The anarchy has included downtown shootouts, brazen assassinations (a police chief on his first day on the job in June and a City Council member on Aug. 5) and the kidnappings of at least 43 Americans in the last 12 months, casting a pall over two communities long accustomed to regarding each other as neighbors united, not divided, by the border.

The people of Laredo do not consider the rampage to be a challenge solely for the overmatched Mexican authorities.

"It's not 'their' problem - it's our problem," said Alan Jackson, a Laredo insurance executive whose family roots go back two and a half centuries to the Spanish colonization.

Laredo's mayor, Elizabeth Flores, whose forebears also were original settlers, said Los Dos Laredos have always been one big place. When people visit the other city over one of two international bridges, "they cross the street, they don't cross the river," she said.

Though trade continues, casual crossings have declined as fears have risen of catching a stray bullet or running afoul of Mexican police officers in league with criminal gangs. A recent series of mysterious calls to some prominent Laredans demanding thousands of dollars for protection from kidnapping did nothing to ease the anxiety.

Those who do venture over the border for business or family ties "are looking around their shoulders - you can sense the nervousness," said Antonio Rodriguez, associate dean of the college of business at Texas A&M International University here.

"I hope I don't get into trouble on the other side with something I said," he added at the end of a telephone interview.

Young people long drawn to the liberal night life of Nuevo Laredo - where you were said to be of drinking age as soon as you could push a peso across the bar - are being kept home by worried parents.

Some shrug and live with the risks. Lynda RamÃÂ*rez, 25, an art director for a large company in Laredo, has chosen to live in Nuevo Laredo with her family and future husband. "Yes, it's my home and I'm not going to hide," she said. She added that it would be no different "if I lived at the Bronx."

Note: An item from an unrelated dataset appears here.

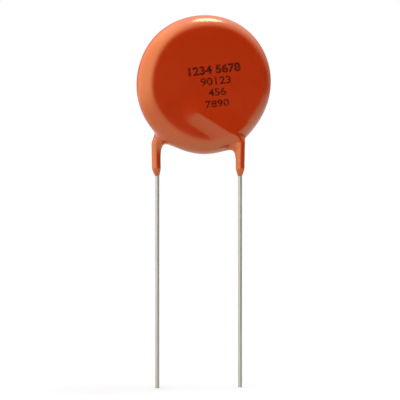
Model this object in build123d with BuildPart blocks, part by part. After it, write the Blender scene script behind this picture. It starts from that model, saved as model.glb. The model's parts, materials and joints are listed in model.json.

In the end, Laredans say, geography is destiny. The city straddles Interstate 35, the highway funneling traffic from Mexico City and Monterrey through the U.S. heartland as far north as Lake Superior, so it is a strategic gateway for merchants on both sides of the law.

Laredo, whose population has doubled in less than 20 years, is bustling with Mexican shoppers and smugglers enticed by the profusion of appliances, electronics and fashions, and a-rumble with nearly 10,000 trucks and 1,800 loaded rail cars that pass daily through the hectic border crossing.

Local officials worry not just about spreading drug violence but potential terrorism as well. "Our motto," said Norman Townsend, the supervisory FBI agent in Laredo, "is, if something bad were to happen, he didn't come through Laredo."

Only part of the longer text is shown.